> [Source material]
........

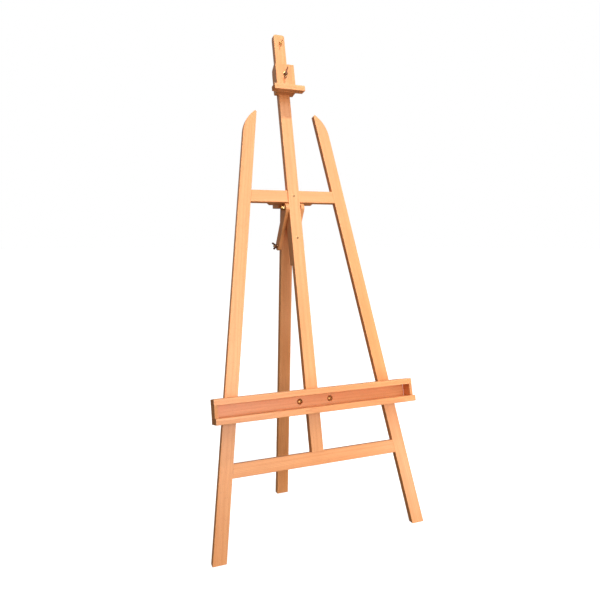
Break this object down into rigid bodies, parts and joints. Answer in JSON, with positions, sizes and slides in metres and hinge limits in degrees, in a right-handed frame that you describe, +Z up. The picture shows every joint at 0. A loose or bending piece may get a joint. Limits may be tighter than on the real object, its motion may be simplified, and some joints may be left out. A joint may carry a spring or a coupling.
{
  "type": "lyre studio easel",
  "caption": "Wooden lyre easel with two splayed front legs, a fixed mast, sliding brush tray, sliding canvas holder and a folding rear leg.",
  "frame": {"origin": "on the floor, under the centre of the bounding box", "axes": "+Z up, +X to the right as seen from the painter, -Y towards the painter"},
  "size_m": [0.763, 0.4572, 1.7782],
  "materials": {
    "beech": "smooth oiled beech, satin",
    "bronzed_steel": "dark bronze plating, worn bright on the high edges",
    "wood_screws": "yellow zinc plating",
    "brass_bush": "dull brass"
  },
  "bodies": {
    "frame": {"left_front_leg": "beech", "right_front_leg": "beech", "upper_crossbar": "beech", "lower_crossbar": "beech", "crossbar_dowels": "beech", "mast": "beech", "mast_foot_dowels": "beech", "mast_screws": "wood_screws", "hinge_batten": "beech", "batten_screws": "wood_screws", "left_stop_block": "beech", "right_stop_block": "beech", "stop_block_screws": "wood_screws", "backing_strip": "beech", "pivot_bolt": "bronzed_steel", "pivot_washer": "bronzed_steel", "pivot_cap_nut": "bronzed_steel"},
    "stop_screw": {"top_stop_screw": "bronzed_steel"},
    "hinge_links": {"left_hinge_link": "beech", "right_hinge_link": "beech"},
    "rear_leg": {"rear_leg": "beech", "lock_bolt": "bronzed_steel", "lock_washer": "bronzed_steel"},
    "lock_nut": {"lock_wing_nut": "bronzed_steel"},
    "tray": {"tray_back_panel": "beech", "tray_top_rail": "beech", "tray_ledge": "beech", "tray_left_end": "beech", "tray_right_end": "beech", "tray_screws": "wood_screws", "tray_bolts": "bronzed_steel", "tray_clamp_block": "beech", "tray_washers": "bronzed_steel"},
    "tray_left_nut": {"tray_left_wing_nut": "bronzed_steel"},
    "tray_right_nut": {"tray_right_wing_nut": "bronzed_steel"},
    "canvas_holder": {"holder_block": "beech", "holder_keeper": "beech", "keeper_screws": "wood_screws", "holder_lip": "beech", "lip_screws": "wood_screws", "holder_insert": "brass_bush"},
    "clamp_screw": {"holder_clamp_screw": "bronzed_steel"}
  },
  "joints": [
    {"name": "rear_leg_links", "type": "hinge", "parent": "frame", "child": "hinge_links", "pos_m": [0, 0.05661, 1.11099], "axis": [1, 0, 0], "range_deg": [-26.38, 0]},
    {"name": "rear_leg_fold", "type": "hinge", "parent": "hinge_links", "child": "rear_leg", "pos_m": [0, 0.13493, 0.972], "axis": [1, 0, 0], "range_deg": [0, 9.41]},
    {"name": "lock_wing_nut_turn", "type": "hinge", "parent": "rear_leg", "child": "lock_nut", "pos_m": [-0.045, 0.13493, 0.972], "axis": [-1, 0, 0], "continuous": true},
    {"name": "tray_slide", "type": "slide", "parent": "frame", "child": "tray", "axis": [0, 0.2419, 0.9703], "range_m": [-0.148, 0.455]},
    {"name": "tray_left_wing_nut_turn", "type": "hinge", "parent": "tray", "child": "tray_left_nut", "pos_m": [-0.056, -0.06841, 0.43599], "axis": [0, 0.9703, -0.2419], "continuous": true},
    {"name": "tray_right_wing_nut_turn", "type": "hinge", "parent": "tray", "child": "tray_right_nut", "pos_m": [0.056, -0.06841, 0.43599], "axis": [0, 0.9703, -0.2419], "continuous": true},
    {"name": "holder_slide", "type": "slide", "parent": "frame", "child": "canvas_holder", "axis": [0, 0.2419, 0.9703], "range_m": [-0.37, 0.08]},
    {"name": "holder_clamp_screw_turn", "type": "hinge", "parent": "canvas_holder", "child": "clamp_screw", "pos_m": [0, 0.13268, 1.61455], "axis": [0, -0.9703, 0.2419], "continuous": true},
    {"name": "top_stop_screw_turn", "type": "hinge", "parent": "frame", "child": "stop_screw", "pos_m": [0.004, 0.20027, 1.74507], "axis": [0, -0.9703, 0.2419], "continuous": true}
  ],
  "couplings": [
    {"joint": "rear_leg_fold", "follows": "rear_leg_links", "ratio": -0.3567}
  ]
}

........

> [Goal] Say how many lines in the listing above include "bodies". Give nothing but the number.

> [Output for this exercise] 2